In May 1877 trials were held on board the artillery school ship Het Loo, moored in the Nieuwediep. Nine shots were fired from the bronze RML 16 cm No. 1 with the grenade of 25.8 kg and a powder charge of 3 kg. The average speed of the grenade was 326.7 m at 43 m from the muzzle.

A few years after its introduction, the RML 16 cm No. 1 was mentioned in an overview of contemporary recent developments of Dutch naval artillery. It was said that when the heavy SBML 60-pounder was introduced, it was a very powerful gun. In 1862 the 16 cm No. 3 was probably better, but the rule of the 60-pounder SBML was clearly broken by the 16 cm No. 1. Again a few years later, the armoring of ships had so far progressed, that even the 16 cm No. 1 was powerless against armored ships.

== Usage ==
=== On ships ===
The sloop Watergeus was the first to get the 16 cm No. 1. Two pieces were placed on pivots on the center line of the ship. The model of the gun depicts this placement.
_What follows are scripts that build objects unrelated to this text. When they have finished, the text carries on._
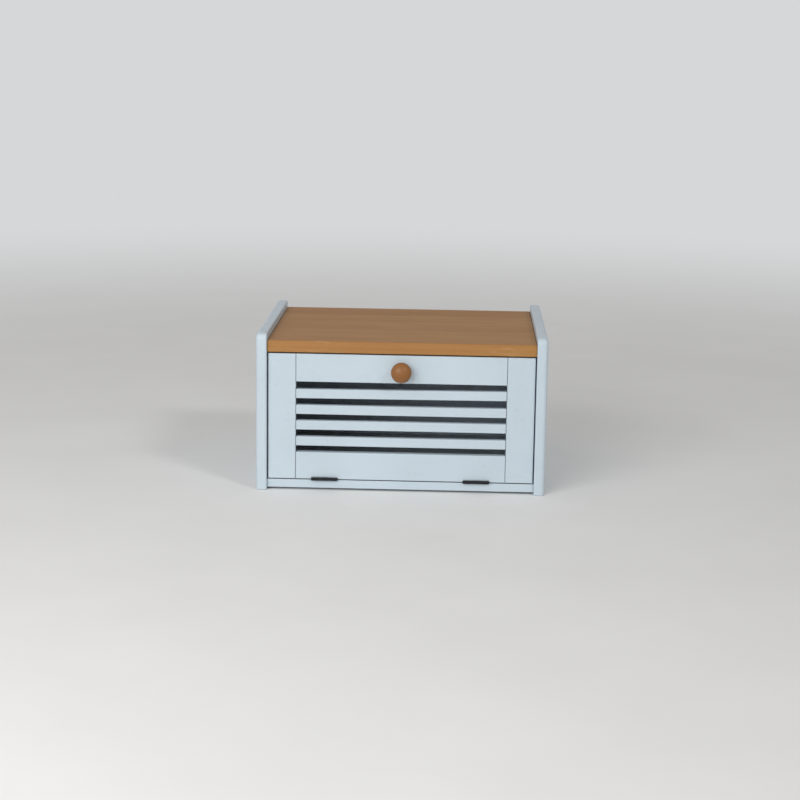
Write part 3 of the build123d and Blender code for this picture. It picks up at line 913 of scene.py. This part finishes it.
def makeScrews(name, node, facing, headHeight, body, finish, seed, shank=screwLook["shank"], look=screwLook):
    # headHeight above the seat, or nothing for heads that sink in level
    facing = Vector(facing)
    axis = max(range(3), key=lambda part: abs(facing[part]))
    side = 1 if facing[axis] > 0 else 0
    boxes = solidBoxes(node)
    seats = []
    for box in boxes:
        place = (box[0] + box[1]) / 2
        place[axis] = box[side][axis]
        seats.append((place - facing * headHeight, facing))
    size = boxes[0][1] - boxes[0][0]
    head = size[(axis + 1) % 3] / 2
    length = size[axis] - headHeight
    neck = 0.0 if headHeight else shank - head
    section = screwSection(head, headHeight, shank, length)
    spin(name, body, [node], seats, section, finish, dict(look, seed=seed), {
        "Thread Pitch": look["pitch"], "Relief Depth": look["threadDepth"],
        "Relief Top": neck - look["pitch"], "Relief Bottom": look["tip"] * 4 - length,
        "Recess Reach": 2 * head * look["recessReach"], "Recess Width": look["recessWidth"],
        "Recess Depth": look["domedRecessDepth" if headHeight else "recessDepth"],
        "Recess Level": headHeight})


up, down, toBack = (0, 0, 1), (0, 0, -1), (0, 1, 0)
makeScrews("hingeBaseScrews", "hinge_base_screws", up, 0.0, "carcass", "hingeLacquer", 3)
makeScrews("hingeDoorScrews", "hinge_door_screws", down, 0.0, "door", "hingeLacquer", 5)
makeScrews("strikeScrew", "strike_screw", toBack, 0.0, "door", "zincPlate", 7)
makeScrews("catchScrews", "catch_screws", down, screwLook["catchHeadHeight"], "carcass", "zincPlate", 9)
makeScrews("knobScrew", "knob_screw", toBack, screwLook["knobHeadHeight"], "door", "zincPlate", 11,
           screwLook["knobShank"])
print("screws: in the hinges, the catch, the strike plate and the knob")


nailLook = {
    "shank": 0.7 * mm,
    "headThickness": 0.5 * mm,
    "slopeAt": 0.5,  # shares of the head's radius
    "rimAt": 0.9,
    "headCrown": 0.12 * mm,
    "crownSlope": 0.02 * mm,
    "rimRound": 0.08 * mm,
    "underRound": 0.06 * mm,
    "point": 1.6 * mm,
    "segments": 14,
    "smoothBelow": 40,  # degrees, sharper edges shade sharp
    "seed": 13,
}


def makeNails(look=nailLook):
    boxes = solidBoxes("back_panel_nails")
    crown = look["headThickness"]
    under = Vector((0, crown, 0))
    seats = [(Vector(((low.x + high.x) / 2, high.y, (low.z + high.z) / 2)) - under, Vector(toBack))
             for low, high in boxes]
    size = boxes[0][1] - boxes[0][0]
    head = size.x / 2
    length = size.y - crown
    shank = look["shank"]
    rim = crown - look["headCrown"]
    edge = look["underRound"]
    section = [(0, crown), (head * look["slopeAt"], crown - look["crownSlope"]),
               (head * look["rimAt"], rim), (head, rim - look["rimRound"]), (head, edge),
               (head - edge, 0), (shank, 0), (shank, look["point"] - length), (0, -length)]
    spin("backPanelNails", "carcass", ["back_panel_nails"], seats, section, "zincPlate", look)


dowelLook = {
    "chamfer": 0.7 * mm,
    "fluteStart": 1.12 * mm,
    "flutes": 14.0,
    "fluteDepth": 0.28 * mm,
    "segments": 56,
    "smoothBelow": 50,
    "seed": 17,
}


def makeDowels(look=dowelLook):
    boxes = solidBoxes("carcass_dowels")
    seats = [((low + high) / 2, Vector((1, 0, 0))) for low, high in boxes]
    size = boxes[0][1] - boxes[0][0]
    radius = size.z / 2
    half = size.x / 2
    chamfer = look["chamfer"]
    section = mirrored([(0, half), (radius - chamfer, half), (radius, half - chamfer),
                        (radius, half - look["fluteStart"])])
    spin("carcassDowels", "carcass", ["carcass_dowels"], seats, section, "beech", look, {
        "Flutes": look["flutes"], "Relief Depth": look["fluteDepth"],
        "Relief Top": half - chamfer, "Relief Bottom": chamfer - half})


pinLook = {
    "radius": 1.05 * mm,
    "headThickness": 0.6 * mm,
    "slopeAt": 0.55,
    "rimAt": 0.88,
    "crown": 0.35 * mm,
    "crownSlope": 0.06 * mm,
    "rimRise": 0.1 * mm,
    "edge": 0.05 * mm,
    "segments": 24,
    "smoothBelow": 35,
    "seed": 19,
}


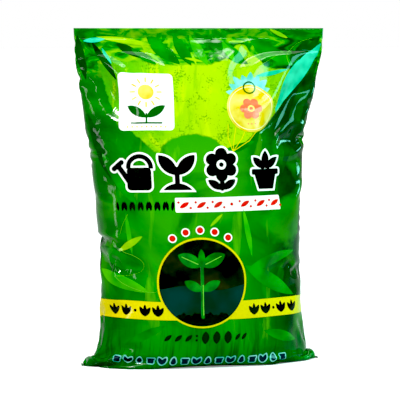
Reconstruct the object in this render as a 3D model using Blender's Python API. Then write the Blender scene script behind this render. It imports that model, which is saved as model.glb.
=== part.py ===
"""A sealed pillow bag of compost, standing on its base.

The bag is one tube of printed plastic film, heat-sealed flat across the top and the bottom and
filled with loose compost. Standing up, the fill spreads the film into a body with a flat base. The
bottom seal lies folded beneath the base, and its two ends stick out at the sides as ears. It can't
be seen into, so film and fill are one solid. Metres, +Z up, the front faces -Y.
"""

import math

import bmesh
import bpy
import numpy as np

# Driving dimensions
FLAT_WIDTH = 0.274  # film tube pressed flat, and so the length of the top seal
STANDING_HEIGHT = 0.362
BODY_WIDTH = 0.218  # across the waist of the filled body
BODY_DEPTH = 0.116  # front to back at the same height
EAR_SPAN = 0.254  # tip to tip of the ears, at floor level
BASE_DEPTH = 0.098
SEAL_HEIGHT = 0.010  # width of the heat-sealed strip
SEAL_THICKNESS = 0.0008  # two layers of film welded together
GROOVE_WIDTH = 0.003  # crease in the base above the folded bottom seal
GROOVE_DEPTH = 0.0015

# Mesh fineness
POINTS_AROUND = 56  # must be even, so that a point lies on each side fold
STEP_HEIGHT = 0.013  # most height between two sections
ARC_SAMPLES = 720

# Each section is a superellipse: height, half width, half depth, and its exponent. An exponent of 2
# is an ellipse, more is squarer, and less draws the sides out into a fold.
SEAL_FOOT = STANDING_HEIGHT - SEAL_HEIGHT
SECTIONS = (
    (0.000, EAR_SPAN / 2, BASE_DEPTH / 2, 1.75),
    (0.005, EAR_SPAN / 2 - 0.005, BASE_DEPTH / 2 + 0.003, 1.80),
    (0.016, BODY_WIDTH / 2 + 0.006, BODY_DEPTH / 2 - 0.003, 2.00),
    (0.050, BODY_WIDTH / 2 + 0.002, BODY_DEPTH / 2, 2.20),
    (0.110, BODY_WIDTH / 2, BODY_DEPTH / 2, 2.30),
    (0.170, BODY_WIDTH / 2 + 0.004, BODY_DEPTH / 2 - 0.001, 2.25),
    (0.230, BODY_WIDTH / 2 + 0.010, BODY_DEPTH / 2 - 0.007, 2.10),
    (0.280, BODY_WIDTH / 2 + 0.018, BODY_DEPTH / 2 - 0.022, 1.95),
    (0.320, BODY_WIDTH / 2 + 0.024, 0.0180, 1.85),
    (0.342, FLAT_WIDTH / 2 - 0.0015, 0.0055, 1.80),
    (SEAL_FOOT, FLAT_WIDTH / 2 - 0.0005, SEAL_THICKNESS / 2, 3.00),
    (STANDING_HEIGHT, FLAT_WIDTH / 2, SEAL_THICKNESS / 2, 3.00),
)


def smooth_between(before, start, end, after, t):
    """One point of a Catmull-Rom curve through four rows of numbers."""
    return 0.5 * (
        2 * start
        + (end - before) * t
        + (2 * before - 5 * start + 4 * end - after) * t**2
        + (3 * start - before - 3 * end + after) * t**3
    )


def sections_with_steps():
    """The section rows with smooth in-between rows, apart from the flat top seal."""
    rows = np.array(SECTIONS)
    filled = []
    for i in range(len(rows) - 2):
        before, after = rows[max(i - 1, 0)], rows[i + 2]
        steps = max(1, math.ceil((rows[i + 1][0] - rows[i][0]) / STEP_HEIGHT))
        for k in range(steps):
            row = smooth_between(before, rows[i], rows[i + 1], after, k / steps)
            row[0] = rows[i][0] + (rows[i + 1][0] - rows[i][0]) * k / steps
            filled.append(row)
    return filled + [rows[-2], rows[-1]]


def ring(height, half_width, half_depth, exponent):
    """Points evenly spaced along one section, counter-clockwise from the fold at +X."""
    angle = np.linspace(0, 2 * math.pi, ARC_SAMPLES + 1)
    cosine, sine = np.cos(angle), np.sin(angle)
    x = half_width * np.sign(cosine) * np.abs(cosine) ** (2 / exponent)
    y = half_depth * np.sign(sine) * np.abs(sine) ** (2 / exponent)
    run = np.concatenate([[0], np.cumsum(np.hypot(np.diff(x), np.diff(y)))])
    stops = np.linspace(0, run[-1], POINTS_AROUND, endpoint=False)
    return [(px, py, height) for px, py in zip(np.interp(stops, run, x), np.interp(stops, run, y))]


def base_rings():
    """The underside, from the root of the seal's crease out to the crease's edge."""
    tip = EAR_SPAN / 2
    return [
        ring(GROOVE_DEPTH, tip - 0.006, GROOVE_WIDTH / 8, 3),
        ring(0, tip - 0.004, GROOVE_WIDTH / 2, 3),
    ]


def add_ring(mesh, points):
    return [mesh.verts.new(p) for p in points]


def join_rings(mesh, lower, upper):
    for i in range(POINTS_AROUND):
        j = (i + 1) % POINTS_AROUND
        mesh.faces.new((lower[i], lower[j], upper[j], upper[i]))


def close_ring(mesh, verts, facing_up):
    """A ladder of quads from the front half of a ring across to its back half."""
    half = POINTS_AROUND // 2
    for i in range(half):
        corners = [verts[i], verts[i + 1], verts[-i - 1], verts[-i]]
        unique = list(dict.fromkeys(corners))
        mesh.faces.new(unique if facing_up else unique[::-1])


def printed_film():
    """Glossy green film, the colour of the bag's ground print."""
    material = bpy.data.materials.new("printed_film")
    material.use_nodes = True
    shader = material.node_tree.nodes["Principled BSDF"]
    shader.inputs["Base Color"].default_value = (0.02, 0.35, 0.01, 1)
    shader.inputs["Roughness"].default_value = 0.25
    shader.inputs["Metallic"].default_value = 0.0
    return material


def compost_bag(collection):
    mesh = bmesh.new()
    rings = [add_ring(mesh, points) for points in base_rings()]
    rings += [add_ring(mesh, ring(*row)) for row in sections_with_steps()]
    for lower, upper in zip(rings, rings[1:]):
        join_rings(mesh, lower, upper)
    close_ring(mesh, rings[0], facing_up=False)
    close_ring(mesh, rings[-1], facing_up=True)
    bmesh.ops.recalc_face_normals(mesh, faces=mesh.faces)
    data = bpy.data.meshes.new("compost_bag")
    mesh.to_mesh(data)
    mesh.free()
    data.shade_smooth()
    data.set_sharp_from_angle(angle=math.radians(35))
    data.materials.append(printed_film())
    bag = bpy.data.objects.new("compost_bag", data)
    collection.objects.link(bag)
    return bag


def main():
    for old in list(bpy.data.objects):
        bpy.data.objects.remove(old)
    collection = bpy.data.collections.new("compost_bag")
    bpy.context.scene.collection.children.link(collection)
    compost_bag(collection)


main()
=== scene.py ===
import math
import time

import bpy
import numpy as np
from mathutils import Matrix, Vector


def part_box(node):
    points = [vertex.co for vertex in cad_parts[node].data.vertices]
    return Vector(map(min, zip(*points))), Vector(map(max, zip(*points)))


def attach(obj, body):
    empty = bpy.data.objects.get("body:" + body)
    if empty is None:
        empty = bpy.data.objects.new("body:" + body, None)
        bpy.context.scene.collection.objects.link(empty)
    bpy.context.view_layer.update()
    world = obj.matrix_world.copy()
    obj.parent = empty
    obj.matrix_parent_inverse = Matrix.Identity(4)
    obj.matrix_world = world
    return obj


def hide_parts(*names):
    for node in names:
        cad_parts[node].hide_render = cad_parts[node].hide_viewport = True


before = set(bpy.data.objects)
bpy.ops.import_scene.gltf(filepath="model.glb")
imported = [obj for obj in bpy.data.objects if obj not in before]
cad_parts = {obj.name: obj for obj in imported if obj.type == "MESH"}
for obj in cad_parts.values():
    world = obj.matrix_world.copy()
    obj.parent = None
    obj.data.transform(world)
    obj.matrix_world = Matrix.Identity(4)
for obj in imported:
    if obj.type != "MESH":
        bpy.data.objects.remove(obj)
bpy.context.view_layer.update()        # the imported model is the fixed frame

cadLow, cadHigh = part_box("compost_bag")
started = time.time()
mm = 0.001


def linear(hexColour):  # sRGB hex to the linear values that shaders take
    parts = [int(hexColour[i:i + 2], 16) / 255 for i in (1, 3, 5)]
    parts = [c / 12.92 if c <= 0.04045 else ((c + 0.055) / 1.055) ** 2.4 for c in parts]
    return (*parts, 1.0)


def addNode(tree, kind, links=None, stops=None, points=None, **settings):
    node = tree.nodes.new("ShaderNode" + kind)
    for key, value in settings.items():
        setattr(node, key, value)
    for socket, value in (links or {}).items():  # a node, (node, output) or a plain value
        target = node.inputs[socket]
        if isinstance(value, tuple) and hasattr(value[0], "outputs"):
            tree.links.new(value[0].outputs[value[1]], target)
        elif hasattr(value, "outputs"):
            tree.links.new(value.outputs[0], target)
        else:
            target.default_value = value
    for i, (place, colour) in enumerate(stops or ()):  # colours along a ramp
        ramp = node.color_ramp.elements
        stop = ramp[i] if i < len(ramp) else ramp.new(place)
        stop.position, stop.color = place, linear(colour)
    for i, (x, y) in enumerate(points or ()):  # the line of a curve
        line = node.mapping.curves[0].points
        if i < 2:
            line[i].location = (x, y)
        else:
            line.new(x, y)
    if points:
        node.mapping.update()
    return node


def newMaterial(name):
    material = bpy.data.materials.new(name)
    material.use_nodes = True
    material.node_tree.nodes.clear()
    return material, material.node_tree


def newPiece(name, points, faces, material):
    mesh = bpy.data.meshes.new(name)
    mesh.from_pydata(np.asarray(points).tolist(), [], np.asarray(faces).tolist())
    mesh.polygons.foreach_set("use_smooth", [True] * len(mesh.polygons))
    mesh.materials.append(material)
    piece = bpy.data.objects.new(name, mesh)
    bpy.context.scene.collection.objects.link(piece)
    return piece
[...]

In January 1865 11 long 16 cm RML's were under construction for Adolf van Nassau. Another long 16 cm RML would be mounted on Cycloop.

On 1 October 1885 the two Bromo class paddle steamers launched in 1874 each had two 16 cm No. 1's probably from the start. The somewhat smaller paddle steamers Borneo and Banka, launched in 1867 also had two 16 cm No. 1's each. The paddle steamers Soembing, Sindoro, Oenarang and Salak each had 1 16 cm No. 1. The two remaining Riouw-class gunvessels vessels each had one 16 cm No. 1, but the other gunvessels had been provided with the RML 7-inch Armstrong Gun.

The Japanese frigate Kaiyō Maru was built in the Netherlands, and launched on 3 November 1865. She was still in the Netherlands in October 1866. Shortly before, she had been armed with Krupp rifled muzzle loaders in Hellevoetsluis or Brouwershaven. Therefore, she might have had the RML 16 cm No. 1.